Vandaag heb ik echte liefde mogen zien: Echte liefde: Het zwaartepunt van verlies en verbondenheid
In een kamer gevuld met herinneringen, foto’s aan de muur en meubels die de sporen dragen van een leven samen, zit een man van in de tachtig tegenover me. Zijn ogen zijn dof van vermoeidheid en verdriet, maar in elke trilling van zijn stem schuilt nog de kracht van de liefde die hij al 55 jaar met zijn vrouw deelt. Het is een liefde die in de schaduw van de dood staat, een liefde die dreigt te eindigen terwijl hij krampachtig probeert vast te houden aan wat er nog is.
Zijn vrouw ligt op bed, broos en zwak, versleten door een ziekte die haar langzaam maar onverbiddelijk van hem wegscheurt. "Dit kan ik niet alleen," zegt hij met een trillende stem. Er is iets in die woorden dat blijft resoneren. Niet alleen de pijn om het verlies dat eraan komt, maar ook de diepere, universele waarheid over wat liefde werkelijk betekent.
Vijftig jaar geleden gaven ze elkaar het jawoord, in tijden van vreugde en in tijden van verdriet. Ze deelden alles: de vreugde van het leven, de kleine geneugten van alledaagse momenten, maar ook het gemis en het verdriet van onvervulde dromen. Ze hadden nooit kinderen kunnen krijgen, een wond die ze beiden hun leven lang meedroegen. Maar die leegte vulden ze met elkaar, met onvoorwaardelijke steun, met genegenheid, en bovenal met een liefde die niet te breken leek.

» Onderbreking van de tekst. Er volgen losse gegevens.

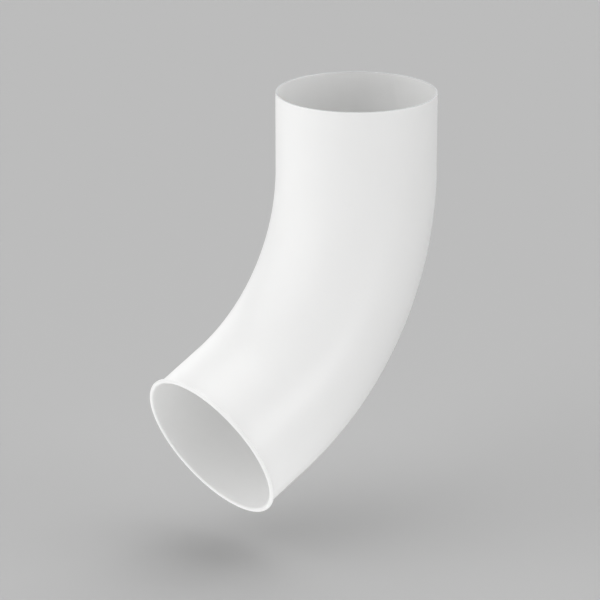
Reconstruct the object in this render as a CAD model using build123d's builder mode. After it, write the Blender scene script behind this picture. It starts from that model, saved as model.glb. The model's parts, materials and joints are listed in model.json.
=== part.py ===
from build123d import *

import os
from math import asin, degrees

# Downpipe shoe: one thin steel tube, bent once, that turns falling rainwater and
# throws it forwards. Lengths are in millimetres and angles in degrees.
# The origin is the centre of the inlet's cut end. +Z runs up the inlet's axis, and
# the outlet points forwards and down, forwards being -Y.

# Coated steel tube
pipe_diameter = 87.0
sheet_thickness = 0.7

# Run of the tube along its centre line
inlet_length = 43.0
bend_radius = 135.0
bend_angle = 63.0
outlet_length = 33.0

# Bead: the edge of the mouth, rolled outwards nearly onto the tube's outside
bead_hollow = 1.0
bead_gap = 0.2

# Radii of the tube's two faces
outer_radius = pipe_diameter / 2
bore_radius = outer_radius - sheet_thickness

# The sheet rolls on past the far side of the bead until the corner of its edge
# stands one gap off the tube's outside
bead_radius = bead_hollow / 2 + sheet_thickness
bead_overrun = degrees(asin(1 - (sheet_thickness + bead_gap) / bead_radius))
bead_turn = 270 + bead_overrun


with BuildPart() as downpipe_shoe:
    # The tube: straight inlet, one smooth bend, straight outlet up to the bead
    with BuildLine(Plane.YZ) as centre_line:
        inlet_run = Line((0, 0), (0, -inlet_length))
        bend_run = JernArc(inlet_run @ 1, inlet_run % 1, bend_radius, -bend_angle)
        outlet_run = PolarLine(
            bend_run @ 1, outlet_length - bead_radius, direction=bend_run % 1
        )
    with BuildSketch(Plane.XY) as tube_section:
        Circle(outer_radius)
        Circle(bore_radius, mode=Mode.SUBTRACT)
    sweep(path=centre_line.wire())

    # The bead: the sheet's section, curled away from the bore, turned round the
    # outlet's axis. Across the section, x is the distance from that axis and y
    # runs with the water
    mouth_centre = outlet_run @ 1
    flow = outlet_run % 1
    bead_plane = Plane(mouth_centre, x_dir=(1, 0, 0), z_dir=Vector(1, 0, 0).cross(flow))
    with BuildSketch(bead_plane) as bead_section:
        with BuildLine():
            roll_centre = (bore_radius + bead_radius, 0)
            outer_face = CenterArc(roll_centre, bead_radius, 180, -bead_turn)
            inner_face = CenterArc(roll_centre, bead_hollow / 2, 180, -bead_turn)
            Line(outer_face @ 0, inner_face @ 0)
            Line(outer_face @ 1, inner_face @ 1)
        make_face()
    revolve(axis=Axis(mouth_centre, flow))


downpipe_shoe.part.label = "downpipe_shoe"

os.makedirs("parts", exist_ok=True)
export_step(downpipe_shoe.part, "parts/downpipe_shoe.step")
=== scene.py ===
"""Looks of a downpipe shoe: one bent tube of white coated steel with a rolled bead.

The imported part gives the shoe's place and its main sizes. A Geometry Nodes tree turns
the section of the sheet into a straight tube with its bead and then bends the tube, so
that one fine closed mesh stands for the CAD solid.
"""

from __future__ import annotations

import json
import logging
import math
from dataclasses import dataclass
from enum import Enum
from typing import Any

import bpy
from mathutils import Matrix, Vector

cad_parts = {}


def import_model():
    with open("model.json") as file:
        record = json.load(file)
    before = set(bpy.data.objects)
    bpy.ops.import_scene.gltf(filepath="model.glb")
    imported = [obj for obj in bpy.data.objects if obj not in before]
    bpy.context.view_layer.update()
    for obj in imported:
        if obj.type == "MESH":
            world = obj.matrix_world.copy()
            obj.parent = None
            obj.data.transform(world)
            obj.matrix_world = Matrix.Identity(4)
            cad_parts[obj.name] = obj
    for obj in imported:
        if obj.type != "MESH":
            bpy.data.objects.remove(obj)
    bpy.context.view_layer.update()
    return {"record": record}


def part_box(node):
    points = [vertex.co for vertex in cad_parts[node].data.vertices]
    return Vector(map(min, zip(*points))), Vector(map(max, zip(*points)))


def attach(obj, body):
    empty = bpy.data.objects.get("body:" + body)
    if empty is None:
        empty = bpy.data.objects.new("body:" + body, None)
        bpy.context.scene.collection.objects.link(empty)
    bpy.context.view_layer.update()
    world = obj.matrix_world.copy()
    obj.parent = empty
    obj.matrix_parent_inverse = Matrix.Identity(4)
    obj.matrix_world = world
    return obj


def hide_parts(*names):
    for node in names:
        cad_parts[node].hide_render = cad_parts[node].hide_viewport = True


LOG = logging.getLogger("downpipe_shoe")

MILLIMETRE = 0.001
NOISE_MIDDLE = 0.5
WHITE = (1.0, 1.0, 1.0, 1.0)

Colour = tuple[float, float, float]
SectionPoint = tuple[Any, Any]
SocketValues = dict[str | int, Any]


class Body(Enum):
    """The rigid bodies that pieces may ride on."""

    ROOT = "root"


class Node(Enum):
    """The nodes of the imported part."""

    SHOE = "downpipe_shoe"


class Slot(Enum):
    """The record's material slots."""

    COATING = "white_coating"


class Mount(Enum):
    """The record's mounts that give the tube its sizes."""

    INLET = "inlet"
    CLIP_SEAT = "clip_seat"


class Attribute(Enum):
    """The attributes that the tube's mesh carries to its materials."""

    STRAIGHT_PLACE = "straight_place"
    BARE_EDGE = "bare_edge"


class MixSocket(Enum):
    """The numbers of a colour Mix node's sockets, which share their names."""

    FACTOR = 0
    FIRST = 6
    SECOND = 7
    RESULT = 2


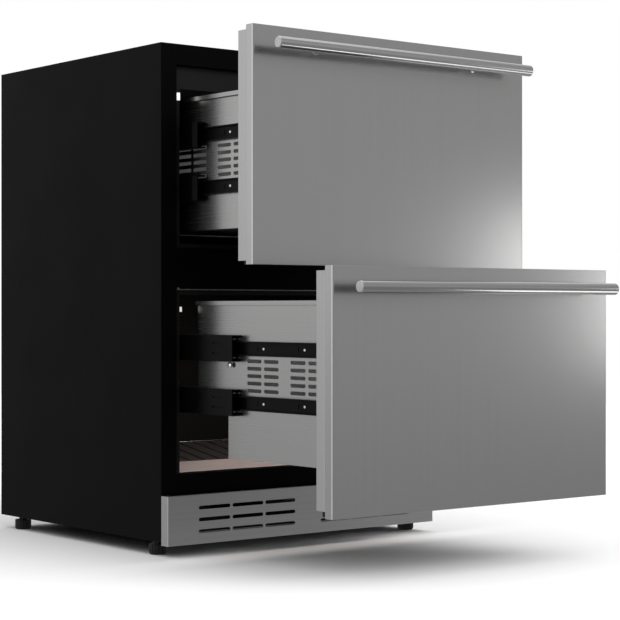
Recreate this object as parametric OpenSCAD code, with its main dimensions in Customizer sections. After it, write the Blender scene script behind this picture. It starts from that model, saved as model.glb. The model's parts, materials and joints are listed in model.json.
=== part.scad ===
// Undercounter beverage centre with two cooled drawers on telescopic slides.
// x runs across with 0 in the middle, +y runs to the back, z runs up from the floor.
// The drawers are drawn as far out as they stand in use: the upper half open, the lower nearly full.

/* [Cabinet] */
// Width of the cabinet and of both drawer fronts
body_w = 595; // [560:5:615]
// Depth of the cabinet from its front frame to its back
body_d = 546; // [536:2:580]
// Height of the top above the floor
body_h = 861; // [850:1:900]
// Height of the cabinet's underside above the floor
base_z = 24; // [20:1:28]
// Thickness of the painted outer sheets
sheet_t = 1; // [0.6:0.1:1.4]
// Outer radius of a folded sheet edge
bend_r = 1.6; // [1.5:0.1:3]
// Width of the front frame at each side
flange_w = 31; // [28:1:33]
// Depth that the front frame is folded back
flange_back = 12; // [8:1:14]
// Height of the frame above the control strip
top_bar_h = 35; // [30:1:40]
// Height of the sill's top above the floor
sill_top = 137; // [134:1:139]
// Height of the sill
sill_h = 42; // [38:1:46]
// Height of the bar between the drawers
mullion_h = 70; // [64:1:72]
// Width of the sheets' flanges at the back
rear_flange = 12; // [8:1:20]

/* [Liners] */
// Wall of the moulded liners
liner_t = 1.5; // [1:0.1:2]
// Width of the liner lip that shows inside the frame
lip_w = 8; // [6:0.5:9]
// Depth of the lip behind the front frame
lip_set = 3; // [2:0.5:5]
// Depth behind the compartments' rear wall, with the cooling coil and the insulation
rear_room = 131; // [125:1:135]
// Depth of the room for the cooling coil, to the upper liner's rear wall
coil_room = 65; // [60:1:75]
// Depth at which the lower floor starts to rise
ramp_start = 185; // [150:5:230]
// Rise of the lower floor towards the compressor step
ramp_rise = 23; // [15:1:25]
// Depth of the insulated wall between the compressor step's front and the compressor room
step_wall = 36; // [30:1:42]
// Height of the compressor step above the lower floor
step_rise = 92; // [80:1:93]
// Height of the air slots in the lower rear wall
louvre_h = 6; // [4:1:8]

/* [Control strip] */
// Height of the control strip with its joint to the frame above it
strip_h = 39; // [37:0.5:41]
// Depth of the strip behind the front frame
strip_set = 10; // [7:0.5:11]
// Wall of the strip
strip_t = 2.5; // [2:0.1:3]
// Depth of the strip's folded edges
strip_fold = 9; // [6:1:12]
// Width of the display window
window_w = 58; // [40:1:80]
// Height of the display window
window_h = 17; // [12:1:22]
// Diameter of a touch key
key_d = 9; // [6:0.5:11]
// Distance between the touch keys
key_pitch = 19; // [14:1:24]
// Height of a lamp lens
lamp_h = 13; // [8:1:16]

/* [Drawer fronts] */
// Thickness of the outer skin's box
skin_deep = 18; // [14:1:22]
// Thickness of the inner panel
inner_deep = 20.4; // [16:0.2:26]
// Radius of the front's upright edges
front_r = 3; // [2:0.5:4]
// Gap between the upper and the lower front
front_gap = 4.8; // [3:0.2:6]
// Gap between the lower front and the toe grille
toe_gap = 0.6; // [0.4:0.1:1.5]
// Inset of the inner panel at the top of each front
inner_top = 7.5; // [5:0.5:9]
// Inset of the inner panel at the bottom of the upper front
upper_inner_low = 6; // [4:0.5:8]
// Inset of the inner panel at the bottom of the lower front
lower_inner_low = 10.4; // [8:0.2:11]
// Thickness of the door seal
seal_t = 6; // [5:0.2:8]
// Width of the door seal
seal_w = 10; // [8:0.5:11]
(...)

Nu staat die liefde op het punt om fysiek te eindigen. Zijn vrouw heeft meerdere keren aangegeven dat het genoeg is. "Dit is geen leven meer," heeft ze gezegd. Ze verlangt naar rust, naar een einde aan het lijden. En hij, hij begrijpt het, ergens diep van binnen. Hij ziet haar pijn en weet dat dit niet het leven is dat ze wil. Maar hoe laat je los van iemand met wie je al je jaren hebt gedeeld? Hoe zeg je vaarwel tegen iemand die al zo lang een deel van je ziel is?
Tijdens ons gesprek kwam een moment dat me diep raakte. Hij keek me aan met een blik vol wanhoop en vroeg: "Wil jij het overnemen?" Die vraag, zo vol van pijn en verlangen, was niet bedoeld om mij een taak op te leggen. Het was een vraag geboren uit wanhoop, uit de onmogelijkheid om het ondraaglijke te dragen. Hij wilde nu al afscheid nemen, omdat hij wist dat zijn vrouw verder wilde, maar hij kon niet. Niet zonder hulp. Niet zonder dat iemand de last van het afscheid voor een moment van hem zou overnemen.
Echte liefde, heb ik die dag geleerd, gaat niet alleen over de vreugde van samenzijn. Het gaat ook over de pijn van loslaten, het diepe verdriet van afscheid. Maar het gaat vooral over het niet alleen hoeven dragen van die pijn. In dat moment, toen hij mij vroeg of ik zijn last voor even wilde dragen, zag ik de kern van wat liefde werkelijk is. Het is niet alleen de verbinding tussen twee mensen, maar ook de gemeenschap van verdriet, de wil om, zelfs in de zwaarste momenten, elkaar te ondersteunen.
Echte liefde betekent dat je bereid bent iemand los te laten, zelfs als dat je hart in duizend stukjes breekt. Het is die paradoxale waarheid: hoe meer je van iemand houdt, hoe moeilijker het is om afscheid te nemen, maar ook hoe meer je bereid bent om dat te doen, omdat je weet dat het de ander vrede brengt.
Als ik terugkijk op dat gesprek, besef ik dat ik getuige was van iets groots. Niet de tragiek van een leven dat ten einde komt, maar de grootsheid van een liefde die, zelfs op het randje van de dood, weigert om op te geven. Het is die liefde die blijft leven, zelfs als het fysieke afscheid onvermijdelijk is. Want echte liefde, dat heb ik geleerd, kent geen einde. Het blijft leven in de herinneringen, in de hartslag van degenen die achterblijven, en in de momenten van verbondenheid die het verlies overstijgen.
Echte liefde, zo wist ik toen, is niets minder dan het dragen van elkaars lijden, zelfs als dat betekent dat je moet leren loslaten.